** START OF AVAILABLE DATA **

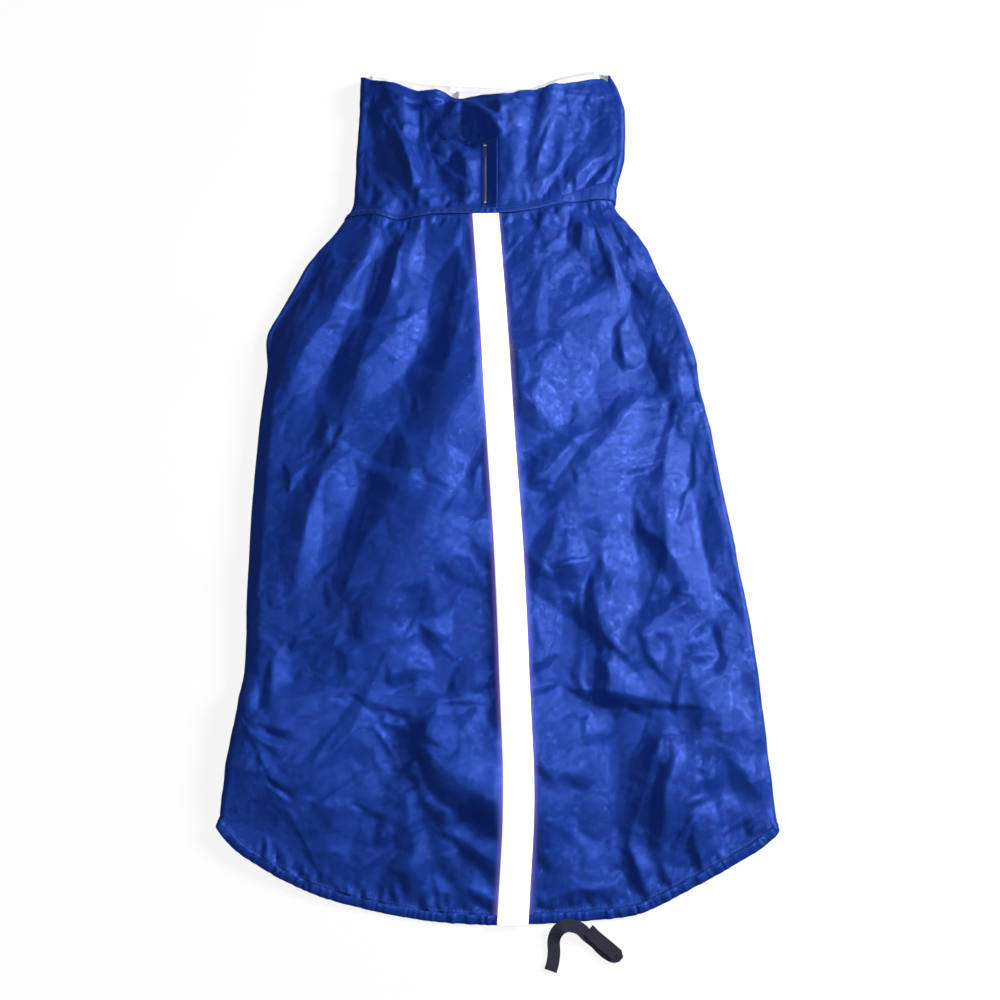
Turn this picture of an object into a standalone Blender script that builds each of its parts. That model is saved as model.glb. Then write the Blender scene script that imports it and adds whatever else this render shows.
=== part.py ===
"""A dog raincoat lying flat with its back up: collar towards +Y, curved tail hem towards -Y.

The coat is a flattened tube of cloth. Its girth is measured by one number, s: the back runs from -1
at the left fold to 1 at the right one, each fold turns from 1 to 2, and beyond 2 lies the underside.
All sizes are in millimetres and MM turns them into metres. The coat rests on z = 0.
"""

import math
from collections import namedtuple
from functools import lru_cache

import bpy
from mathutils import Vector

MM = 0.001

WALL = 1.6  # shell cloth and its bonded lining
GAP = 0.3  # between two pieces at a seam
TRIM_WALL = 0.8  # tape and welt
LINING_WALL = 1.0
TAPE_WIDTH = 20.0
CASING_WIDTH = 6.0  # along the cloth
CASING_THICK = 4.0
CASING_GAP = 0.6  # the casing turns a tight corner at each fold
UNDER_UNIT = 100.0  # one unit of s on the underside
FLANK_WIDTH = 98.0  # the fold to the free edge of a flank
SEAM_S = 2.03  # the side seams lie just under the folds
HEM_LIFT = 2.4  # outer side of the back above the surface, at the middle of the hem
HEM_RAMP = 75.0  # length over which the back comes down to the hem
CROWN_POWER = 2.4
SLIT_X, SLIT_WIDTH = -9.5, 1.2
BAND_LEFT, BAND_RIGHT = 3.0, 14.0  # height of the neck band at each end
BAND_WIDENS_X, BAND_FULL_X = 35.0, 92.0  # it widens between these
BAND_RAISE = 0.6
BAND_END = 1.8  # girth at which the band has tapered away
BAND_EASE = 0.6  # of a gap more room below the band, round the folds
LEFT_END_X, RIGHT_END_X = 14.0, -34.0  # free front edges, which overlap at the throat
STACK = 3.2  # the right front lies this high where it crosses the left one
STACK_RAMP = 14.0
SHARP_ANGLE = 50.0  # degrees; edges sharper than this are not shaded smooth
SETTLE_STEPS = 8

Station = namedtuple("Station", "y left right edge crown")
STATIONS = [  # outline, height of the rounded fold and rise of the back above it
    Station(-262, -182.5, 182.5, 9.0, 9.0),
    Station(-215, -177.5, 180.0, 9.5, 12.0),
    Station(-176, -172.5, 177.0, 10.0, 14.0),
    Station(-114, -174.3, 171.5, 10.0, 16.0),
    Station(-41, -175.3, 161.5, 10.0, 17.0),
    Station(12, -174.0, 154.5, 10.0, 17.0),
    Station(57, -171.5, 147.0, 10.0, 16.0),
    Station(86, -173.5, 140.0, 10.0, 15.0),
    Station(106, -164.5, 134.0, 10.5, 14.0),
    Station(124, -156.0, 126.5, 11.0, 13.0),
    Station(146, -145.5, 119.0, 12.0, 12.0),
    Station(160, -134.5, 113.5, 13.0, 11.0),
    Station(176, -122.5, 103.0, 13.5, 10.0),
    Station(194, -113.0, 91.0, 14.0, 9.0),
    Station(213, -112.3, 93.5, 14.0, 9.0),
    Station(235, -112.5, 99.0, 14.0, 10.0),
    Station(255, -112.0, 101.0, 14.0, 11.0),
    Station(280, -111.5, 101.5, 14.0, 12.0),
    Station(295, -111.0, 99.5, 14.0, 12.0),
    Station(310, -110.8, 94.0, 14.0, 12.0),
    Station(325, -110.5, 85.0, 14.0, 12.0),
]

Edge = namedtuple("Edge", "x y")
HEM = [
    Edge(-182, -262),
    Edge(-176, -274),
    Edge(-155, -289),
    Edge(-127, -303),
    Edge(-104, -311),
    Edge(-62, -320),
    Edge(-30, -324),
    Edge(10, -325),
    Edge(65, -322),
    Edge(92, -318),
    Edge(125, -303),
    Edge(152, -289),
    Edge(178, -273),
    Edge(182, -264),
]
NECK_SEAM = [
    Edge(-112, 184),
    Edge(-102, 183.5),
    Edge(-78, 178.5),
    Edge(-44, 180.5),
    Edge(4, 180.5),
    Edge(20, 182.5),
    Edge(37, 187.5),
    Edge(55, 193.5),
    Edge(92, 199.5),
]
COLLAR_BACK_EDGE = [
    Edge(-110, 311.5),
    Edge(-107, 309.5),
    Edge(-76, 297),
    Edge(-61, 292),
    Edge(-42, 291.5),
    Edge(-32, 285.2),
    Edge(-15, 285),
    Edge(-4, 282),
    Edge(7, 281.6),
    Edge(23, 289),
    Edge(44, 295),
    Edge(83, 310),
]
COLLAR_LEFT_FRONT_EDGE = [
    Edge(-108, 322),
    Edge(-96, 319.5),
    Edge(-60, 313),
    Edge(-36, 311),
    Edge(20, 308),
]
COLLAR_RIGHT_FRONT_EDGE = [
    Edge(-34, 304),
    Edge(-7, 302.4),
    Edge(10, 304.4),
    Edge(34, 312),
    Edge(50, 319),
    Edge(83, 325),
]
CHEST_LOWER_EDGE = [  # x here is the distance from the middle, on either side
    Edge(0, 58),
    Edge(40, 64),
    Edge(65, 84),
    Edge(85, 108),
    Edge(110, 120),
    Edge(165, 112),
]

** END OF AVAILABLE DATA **

(GIVEN EXERCISE): Isolate the lines that hold the word "this" and copy all of them.

(FINAL RESULT):
Turn this picture of an object into a standalone Blender script that builds each of its parts. That model is saved as model.glb. Then write the Blender scene script that imports it and adds whatever else this render shows.
STACK = 3.2  # the right front lies this high where it crosses the left one
SHARP_ANGLE = 50.0  # degrees; edges sharper than this are not shaded smooth